Record #1, field #2: "b"
Record #1, field #3: c
Record #1, field #4: d
Works well.
$ echo '"a","b",,d' | ./test.awk
Record #1, field #1: "a"
Record #1, field #2: "b"
Record #1, field #3:
Record #1, field #4: d
Works well.
$ echo '"""a"": aaa","b",,d' | ./test.awk
Record #1, field #1: """a"": aaa"
Record #1, field #2: "b"
Record #1, field #3:
Record #1, field #4: d
Fails.
$ echo '"""a"": aaa,","b",,d' | ./test.awk
Record #1, field #1: """a"": aaa
Record #1, field #2: ","
Record #1, field #3: b"
Record #1, field #4:
Record #1, field #5: d
Expected output:
$ echo '"""a"": aaa,","b",,d' | ./test_that_would_be_working.awk
Record #1, field #1: """a"": aaa,"
Record #1, field #2: "b"
Record #1, field #4:
Record #1, field #5: d
Is there a regex for FPAT that would make this work, or is this just not supported by awk?
The pattern would be "
followed by anything but a single "
. The regex class search works one character at a time so it can't not match a ""
.
I think there may be an option with lookaround, but I'm not good enough with it to make it work.
Upvotes: 8
Views: 1271
Reputation: 2892
Because awk's FPAT doesn't know lookarounds, you need to be explicit in your patterns.
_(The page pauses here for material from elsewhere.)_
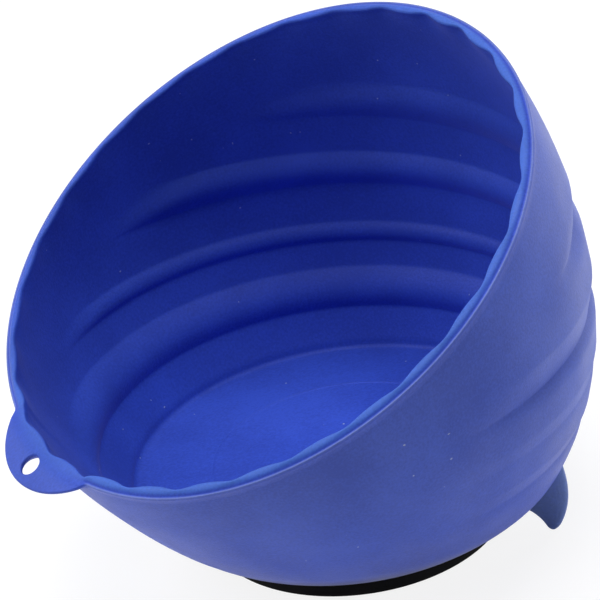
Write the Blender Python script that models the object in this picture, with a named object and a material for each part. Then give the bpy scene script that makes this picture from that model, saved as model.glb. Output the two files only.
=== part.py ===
# Magnetic parts bowl: a soft blue moulding with a slanted mouth on a round magnet foot.
# Metres, +Z up. The origin is the centre of the foot's underside, and the mouth
# slopes down towards -X, where the hanging ear is.
import math

import bmesh
import bpy
from mathutils import Matrix, Vector

MM = 0.001

# Running clearance between neighbouring pieces
GAP = 0.3 * MM

# Magnet foot, stacked upwards from the table
SOLE_CENTRE_THICKNESS = 1.0 * MM
CLAMP_THICKNESS = 1.6 * MM
CLAMP_RADIUS = 20.0 * MM
MAGNET_THICKNESS = 10.0 * MM
MAGNET_RADIUS = 36.0 * MM
MAGNET_BORE_RADIUS = 16.0 * MM
SPREADER_THICKNESS = 1.2 * MM
BOOT_WALL = 3.1 * MM
BOOT_EDGE_ROUND = 1.2 * MM
BOOT_SHOWS = 5.2 * MM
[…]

This one will do:
FPAT="[^,\"]*|\"([^\"]|\"\")*\""
Explanation:
[^,\"]* # match 0 or more times any character except , and "
| # OR
\" # match '"'
([^\"] # followed by 0 or more anything but '"'
| # OR
\"\" # '""'
)*
\" # ending with '"'
Now testing it:
$ cat tst.awk
BEGIN {
FPAT="[^,\"]*|\"([^\"]|\"\")*\""
}
{
for (i=1; i<=NF; i++){ printf "Record #%s, field #%s: %s\n", NR, i, $i }
}
$ echo '"""a"": aaa,","b",,d' | awk -f tst.awk
Record #1, field #1: """a"": aaa,"
Record #1, field #2: "b"
Record #1, field #3:
Record #1, field #4: d
Upvotes: 4